KWAME HOLMAN: Also today, NATO said an Afghan soldier shot and killed a coalition soldier in the south. An Afghan commander said it was an accident, but Afghan-on-coalition attacks have numbered six since December. And a Pentagon report today counted more than 40 such incidents since 2007, with 70 coalition troops killed.
In Pakistan, fighting between militants and the military ratcheted up in a series of incidents. Pakistani fighter jets bombed militants in a border region. The army reported up to 31 insurgents were killed. To the south, gunmen attacked a paramilitary checkpoint in Baluchistan Province, killing 11 soldiers. A separatist insurgency there has raged for decades.
A deep freeze kept much of Central and Eastern Europe in its grip today, and the death toll rose to 83. The hardest-hit areas, in pink on this map, had temperatures as low as -26 degrees Fahrenheit, as cold air pushed down from Siberia. In Bosnia, small mountain villages were cut off by heavy snow, and helicopters had to airlift emergency supplies. Parts of the Black Sea froze near the Romanian coastline. And even farther south, parts of Italy were having the coldest week in nearly 30 years.
A shipwreck hunter in New England may have found one of the richest sunken treasures ever. Greg Brooks announced today he’s located the wreck of a World War II cargo ship that carried 71 tons of platinum, valued today at $3 billion. A German U-boat torpedoed the ship off Cape Cod in 1942. Salvage operations may begin in March.
A stunning discovery rippled through the art world today. The Prado Museum in Spain announced it has a version of the Mona Lisa that is likely the earliest known copy. Officials said it was almost certainly painted by an apprentice as Leonardo da Vinci was painting his masterpiece. X-ray imaging taken two years ago allowed restorers to uncover a Tuscan landscape background similar to the original, but hidden under a black coating.
MIGUEL FALOMIR, Prado Museum (through translator): The most important thing is to return the painting to its original condition. The painting was covered for 250 years with a black dye. This painting can help us show the original painting from other points of view, and also help to document the practices in Leonardo’s studio. While Leonardo was painting the original, the disciples were painting their versions.
KWAME HOLMAN: The painting has been a part of the Prado collection for years, but had not been displayed often.

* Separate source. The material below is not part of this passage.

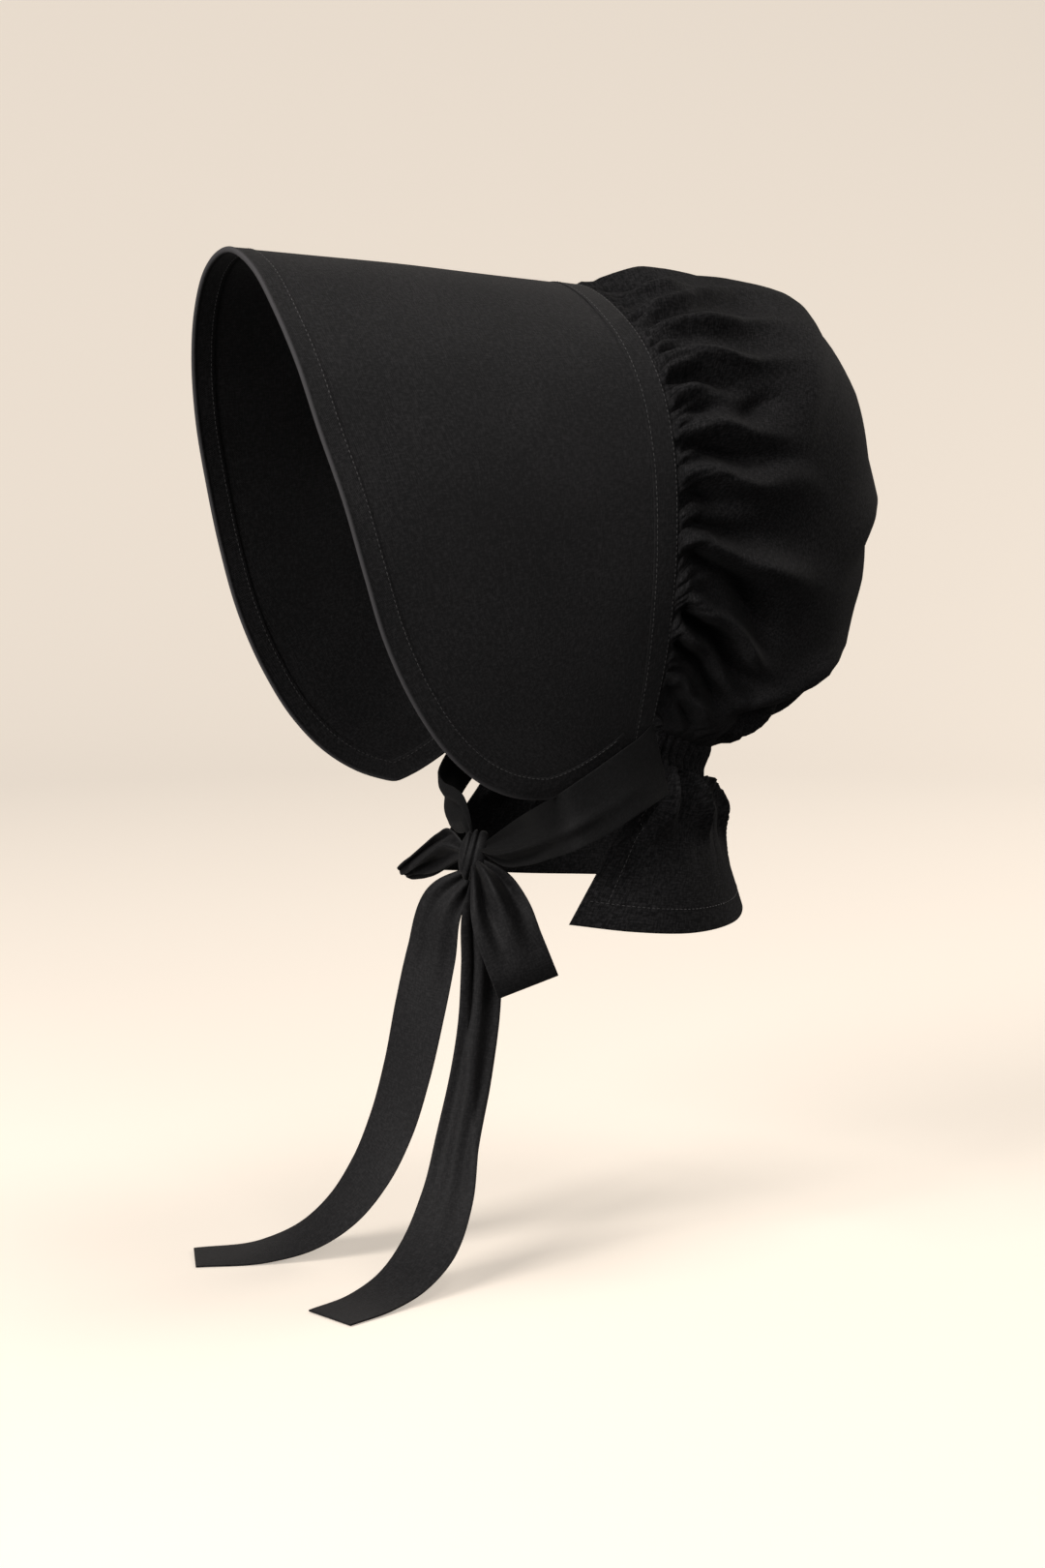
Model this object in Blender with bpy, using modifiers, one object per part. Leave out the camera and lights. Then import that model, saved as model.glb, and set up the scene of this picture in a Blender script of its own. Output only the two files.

A renowned Polish poet who won the Nobel Prize for literature died today at her home in Krakow. Wislawa Szymborska was awarded the Nobel in 1996. The Prize Committee said she mixed elegant language with the fury of Beethoven. Her work spanned more than six decades, starting in 1945. Wislawa Szymborska was 88 years old.
And another death of note: The creator and host of “Soul Train,” Don Cornelius, was found dead of a gunshot wound at his Los Angeles home early today. Police said it was a suicide.
His TV dance show, with its trademark animated chugging train opening, aired nationally from 1971 to 2006. It showcased the best in R&B, soul and hip-hop music. Cornelius hosted the show for 22 seasons, until 1993. He was 75 years old.
Those are some of the day’s major stories.